Art fairs can be exclusive affairs. And they certainly do encourage that notion, with their hallowed and inscrutable VIP lounges, wealthy collector-types air kissing dealers across the aisles, art consultants dashing around “shopping” for private collections, bottles of champagne popped for only certain clients, and most of all the money, das Geld, de l’argent or however you want to call it spilling forth from discreet Swiss bank accounts to purchase four-, five- or six-figures worth of contemporary art that you know will probably end up at auction for considerably more in a matter of years. Artists and critics often take pessimistic views of such displays of extravagance. For every fair there’s no limit to the grievances broadcast on the sad state of contemporary art and the capitalist ritual, or just general griping about claustrophobic installation and art fair overwhelm and how catastrophic that is for a viewer trying to regard and appreciate works of art.

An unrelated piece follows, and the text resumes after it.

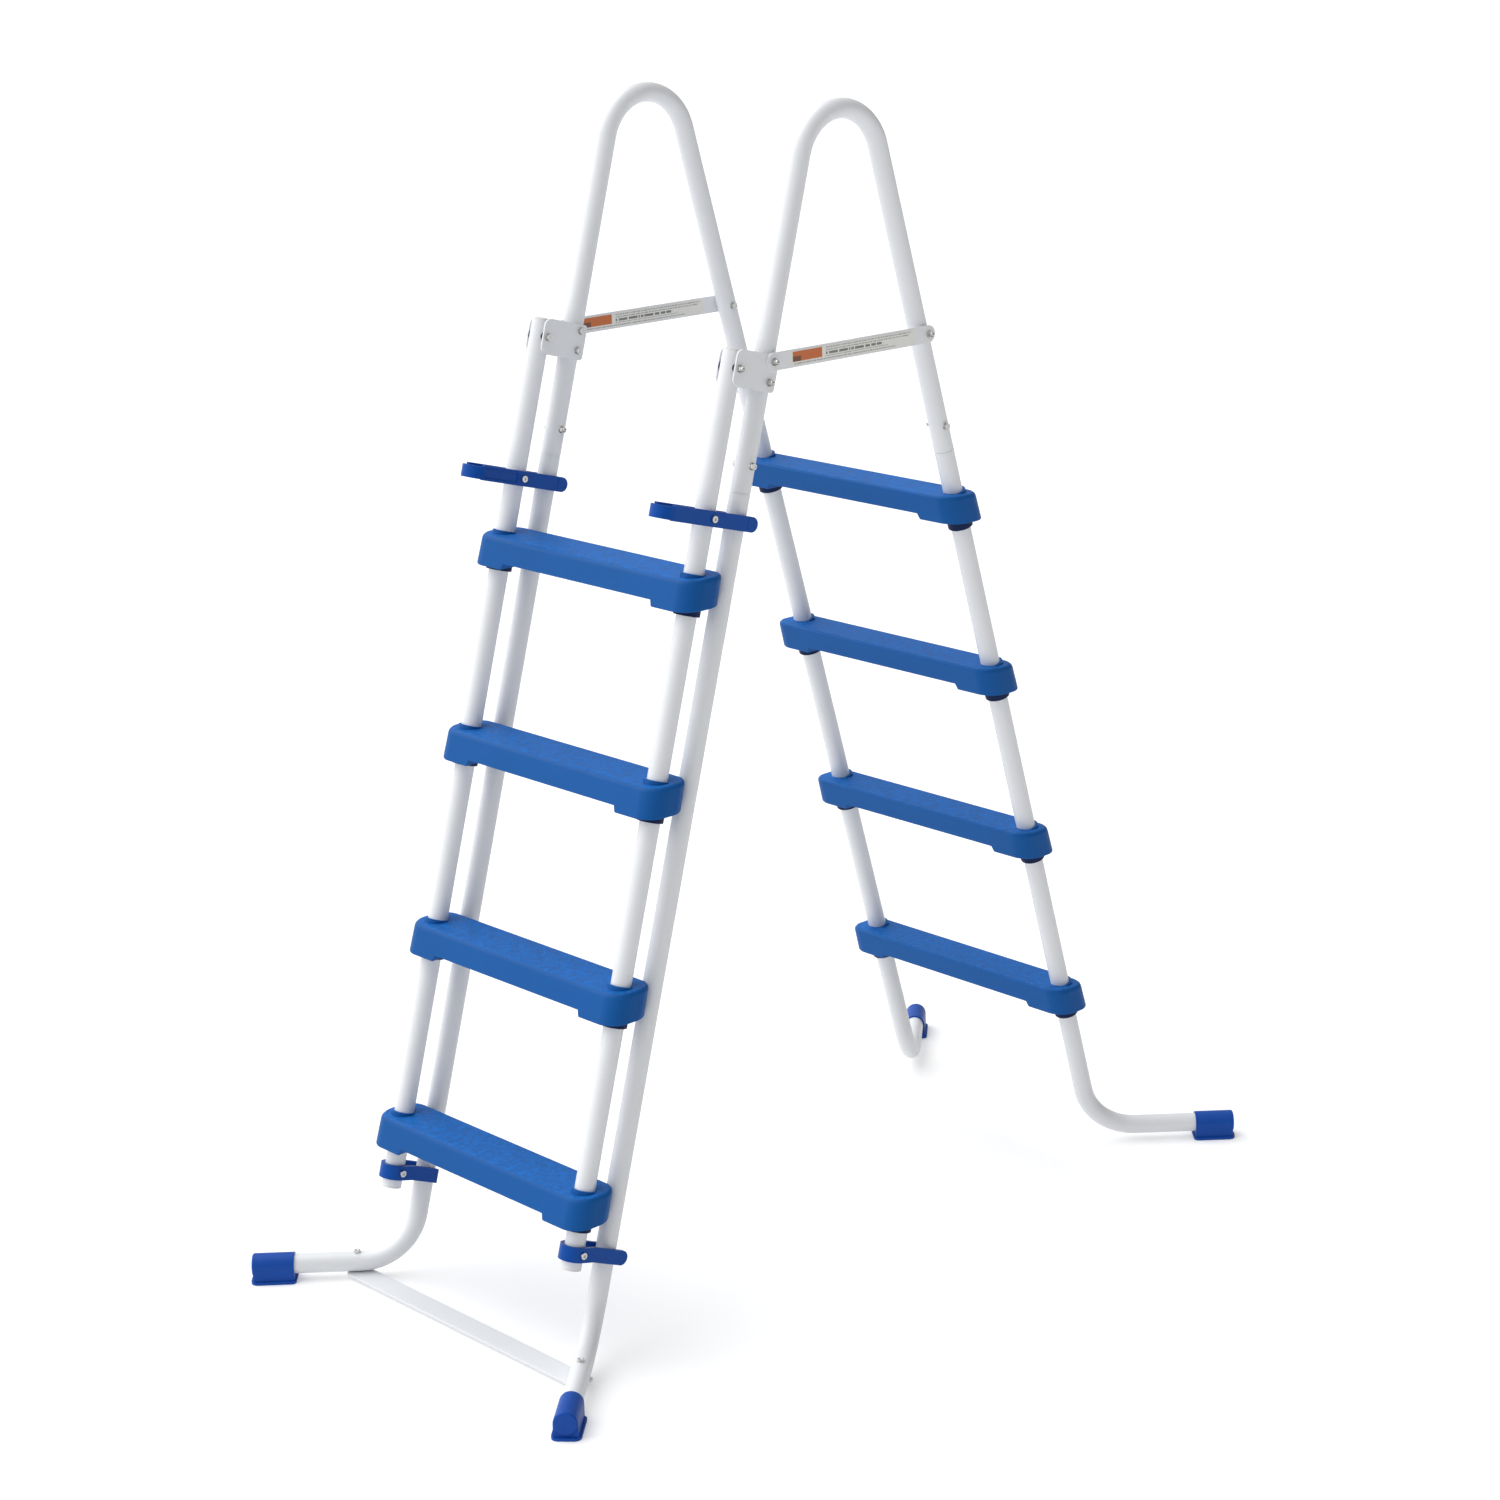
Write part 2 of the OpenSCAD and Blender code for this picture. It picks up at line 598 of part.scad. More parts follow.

But once you drop the pretense and accept that an art fair really isn’t comparable to the educative environment or contemplative space of a gallery or a museum (it’s an unfair comparison), you realize that it’s really just an extraordinary collection of people converging on one spot because of a common interest—contemporary art—whether they’re artists, dealers, curators, consultants, or über-rich collectors. I believe ArtSlant founder Georgia Fee put it best: “…I like being in a large crowd of people who love art. There is some sort of ecstatic communion that takes place as we all sigh over this painting, or take photos of that sculpture, or huddle around a darkened cubicle to watch the latest in high video.”

And where there’s a large crowd of art lovers there are also all of the exhibitions, events, screenings, performances, public displays and parties (oh the parties) that cater to them. A city and its art community will pull out all the stops for the art crowd. And that’s why attending big international art fairs opens up myriad possibilities of communing with other art lovers on many stages whether you’re at the fair or not. Whether you’re a VIP pass holder or a starving artist, there’s some exciting events in which to partake. Here’s a list of some free and open-to-the-public events happening in Basel this week:

Monday June 10th, the LISTE 18 Opening Reception is free and open to the public from 5-9pm (students are welcome gratis through the whole week), with special performances: Berlin-based artist Saâdane Afif will be performing in the LISTE courtyard and in the City; deuxpiece presents Swiss artist Elia Rediger at LISTE and on the street (7pm); and Dutch artist Feiko Beckers will perform at Gallery Jeanine Hofland’s booth (0/2/1) at 5pm and again at 8pm.

Feiko Beckers, Three options, 2011, photographic documentation of performance, 60 x 90 cm, C-print on aluminum; Photography: Roy Taylor ; Courtesy Jeanine Hofland, Amsterdam, at LISTE 0/2/1.

 

Competing for your attention on Monday night is the Swiss Art Awards 2013 Vernissage at Hall 4 of Messe Basel, from 5-9pm. But from 10pm on the venue shifts to Volkshaus on Rebgasse for the party of the evening, a joint party for LISTE and the Swiss Art Awards, free and open to the public. The party goes on until the wee hours (2am—pretty late for a Monday!) proving that in Basel we’re dealing with real professionals.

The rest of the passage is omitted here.